By divine inspiration, then, the New Testament writers went to the psalms and the prophets and the books of Moses and temple rituals to ferret out the truths and prophecies and precedents that Jesus fulfilled. They garnered these materials and conveyed them to the Christians of their day in their missives. At the Council of Nicea in the 4th century, they wrote a creed which stated “The third day He rose again according to the scriptures.” And those interpretive/predictive scriptures were the Bible of their day, the Old Testament. The New Testament did not interpret the Old, but the Old interpreted the New.

Where does that leave us? Do we have to educate Jesu Bhaktas today into first century Christians in order for them to understand the New Testament? Do they have to become scholars of Old Testament writings and Jewish culture and history? Obviously, we don’t do that even in long-established church congregations.

My thought is that we need to be both practical and orthodox. On the negative side, we don’t denigrate the Old Testament scriptures. They are divinely inspired. They are the divinely guided source of  interpreting Jesus’ Nature, incarnation, life, death, resurrection, and reign. These interpretations are the criteria by which all teaching must be judged. In addition, we certainly don’t manipulate and disrespect the Hindu scriptures by trying to turn them into something they are not.  

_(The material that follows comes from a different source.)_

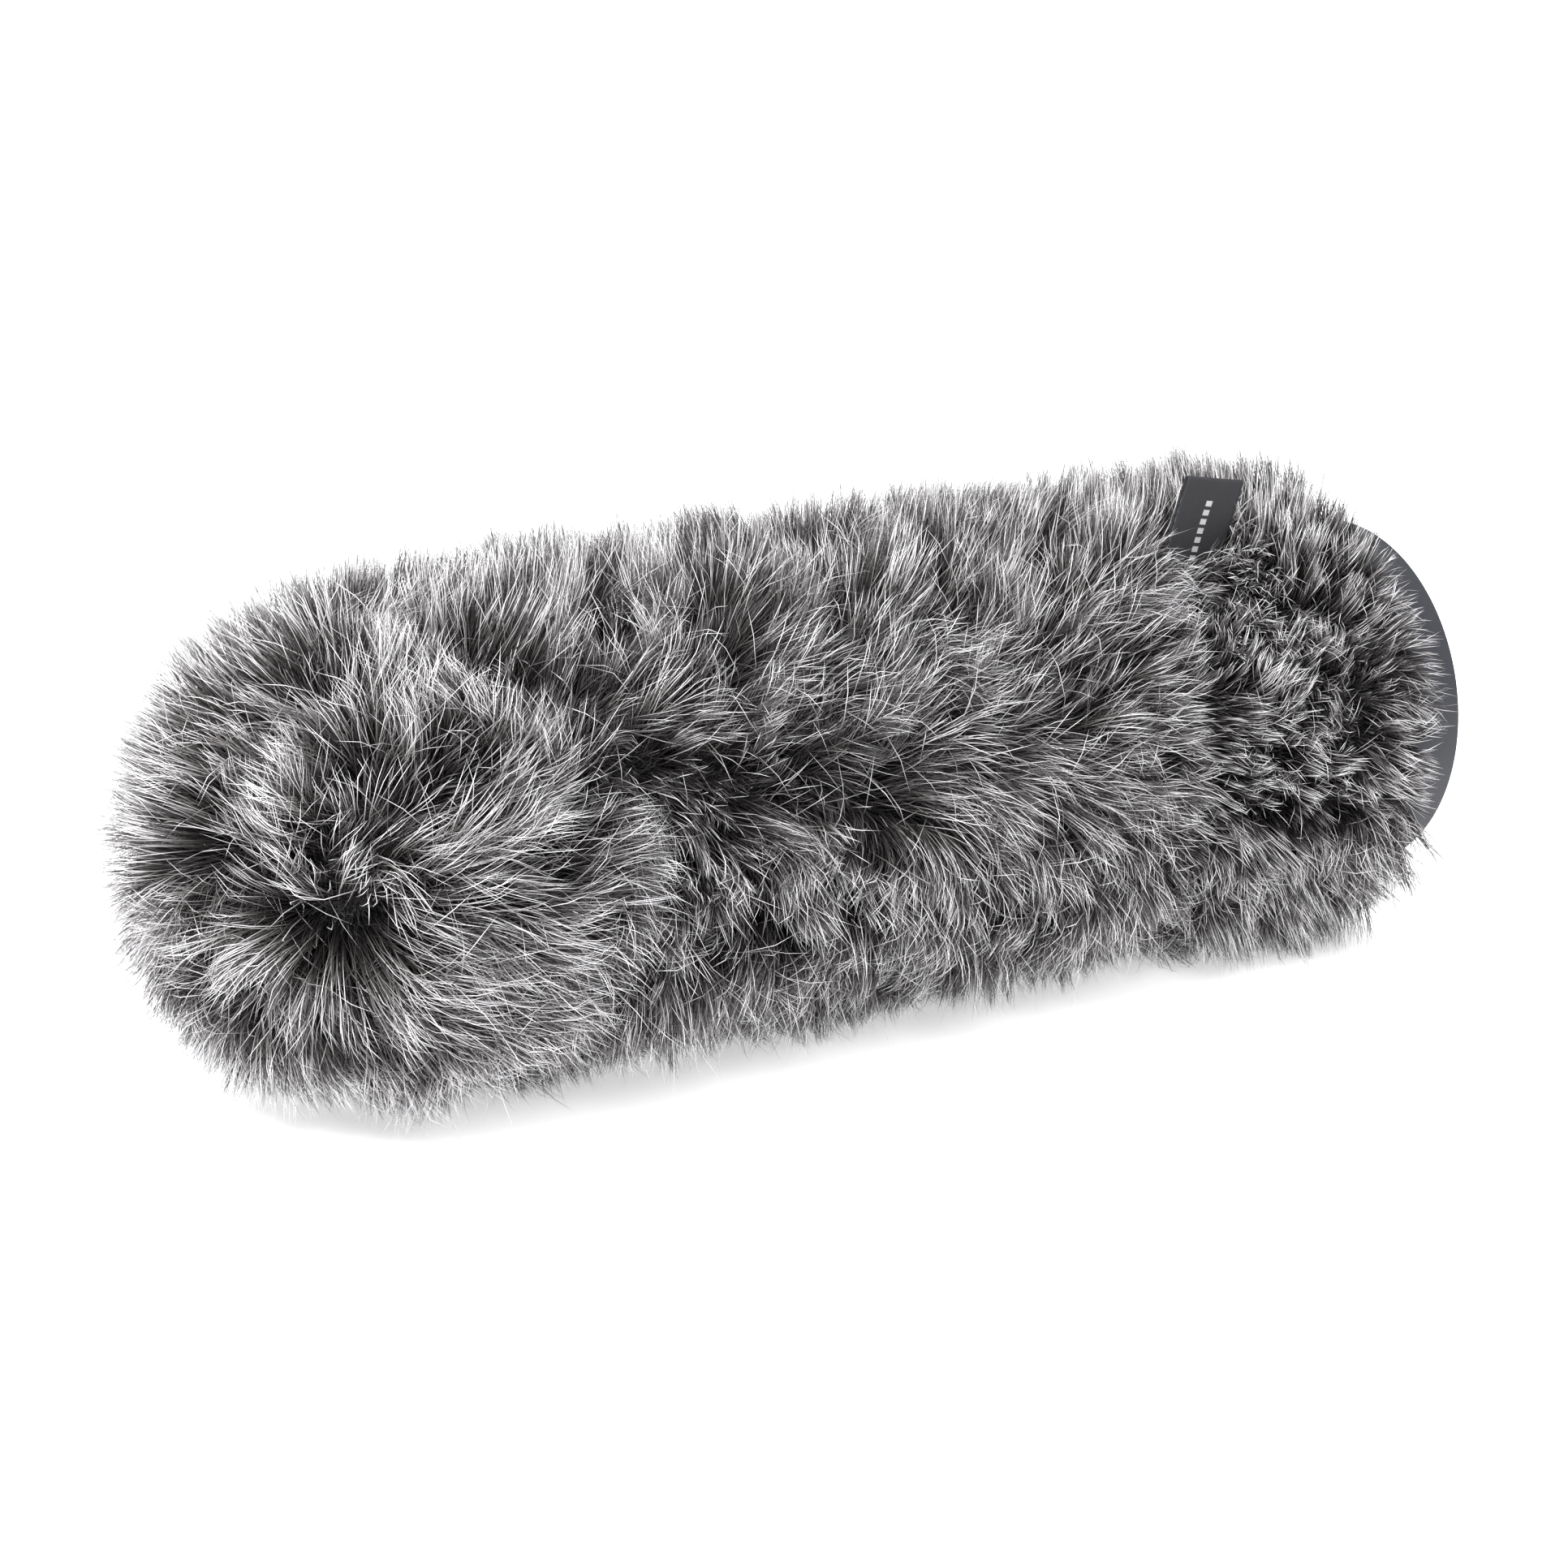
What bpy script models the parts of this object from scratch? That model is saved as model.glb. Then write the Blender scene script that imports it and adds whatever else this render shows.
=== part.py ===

On the positive side, we are practical. We use the gospels as the introduction to the faith, beginning with the inspiring life and words of Jesus. Those New Testament writings that are steeply rooted in Jewish imagery and history, such as Hebrews and Revelation, may be judiciously avoided. When it comes to the writings of St. Paul, as I have written elsewhere, we receive him as the mystical theologian that he was, in our bhakti tradition.

Finally, the nature of our faith is not an intellectual and scholarly understanding of the Bible. It is a personal and transformative relationship with the living Lord. To continue the passage I quoted earlier, God tells us through St. Paul that “all scripture” is to be used “for teaching, for reproof, for correction, and for training in righteousness, that the man of God may be complete, equipped for every good work.” (II Tim 3:16-17) Whatever use of the scriptures accomplishes that purpose, is the proper use.

Addendum

In response to this article, Swami Dayanand Bharati added these thoughts:

For me personally, without having some basic understanding of the OT, one cannot even understand some of the technical terms in the NT. More than this, if the Lord came to fulfill the Law and prophets, then we should know what those Law and prophets were. Next to understand the historical background of so many events related to the Lord and the early mandali, we should know the continuation of that history recorded in the OT. In fact, I even encourage some bhaktas to try to read and understand the Inter Testament history to understand some events related to the Lord and early mandali. Of course, as you well said, we need not begin from here and all need not spend time to read all of them. But at least few must spend time to read and understand both OT and Inter Testament history to help the new bhakts to understand the Life and teaching of the Lord meaningfully.